Science has obviously enabled huge progress to be made over the past years. And at the same time, the world needs a much more rapid inflow of revolutionary inventions or discoveries.

However, even if this happens, science alone will not provide to the healthcare sector a way out of the current deadlock in which it is. Scientific progress only is not sufficient to compensate for the inadequacy in the delivery of healthcare by existing systems. And this is true for a majority of countries worldwide.

There is an urgent need for integration between science, technology and practice. It’s time for the healthcare sector to take a decisive step forward towards integration, which is the issue. This is the hardest step because doctors and regulatory bodies, sometimes for legitimate reasons, often adopt a conservative and skeptical attitude towards too deep transformations.

It’s only through better integration that the healthcare sector will be able to meet the key challenge, access. Access by the greatest number of people to the best care at the lowest cost. A world where cutting-edge medical care is made available to only very few people and where there is growing disparity in the access to healthcare will inevitably lead to declining health. This will in turn generate more health expenditure that will weaken existing healthcare systems, some of which may collapse in the long term.
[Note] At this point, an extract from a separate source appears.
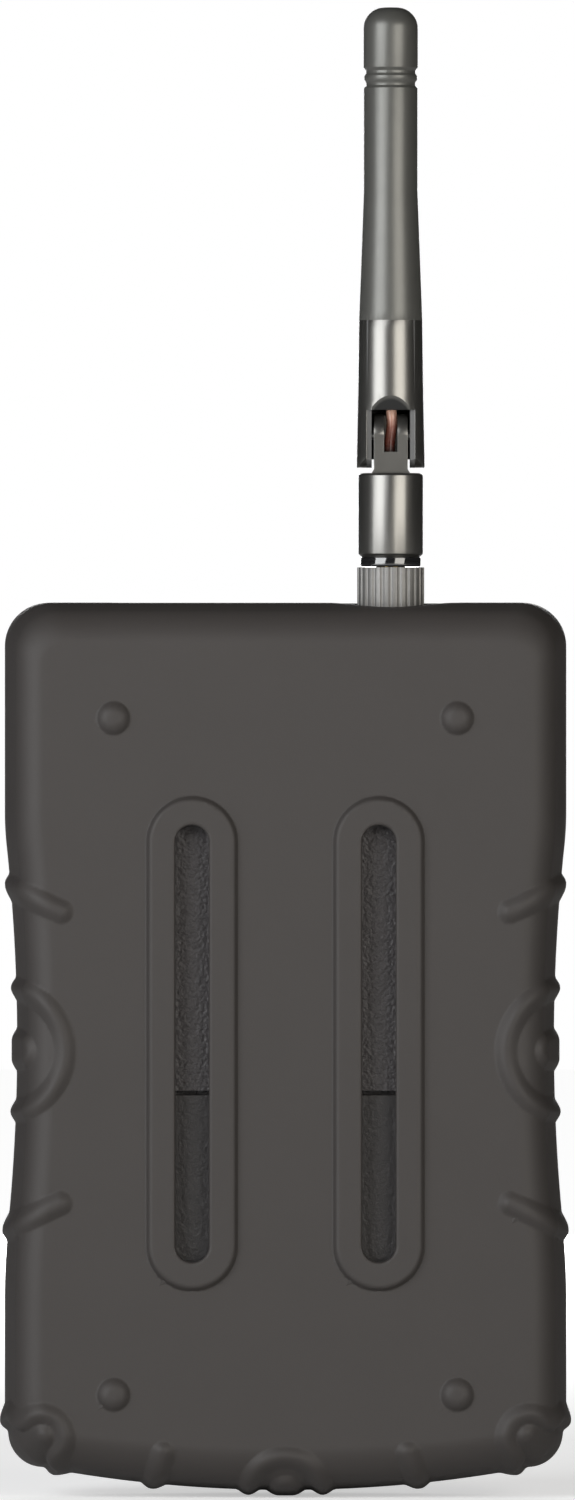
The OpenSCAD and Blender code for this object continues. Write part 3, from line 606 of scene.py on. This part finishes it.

The future of healthcare will come from everywhere

There is no doubt that better access through stronger integration of science, technology and practice is one of the best ways to break the deadlock.

The seven examples of reverse innovation that I listed in this paper are all about access, facilitated either through better organization or lower price. The healthcare sector will find a sustainable solution to this access issue only if it treats on an equal footing all innovative ideas, whether they stem from developing or developed countries, only if it takes full advantage of all the great minds that the world has to offer.

The seven examples all come from new economies. In other words, the South will export ideas to the North. The South will inspire the North.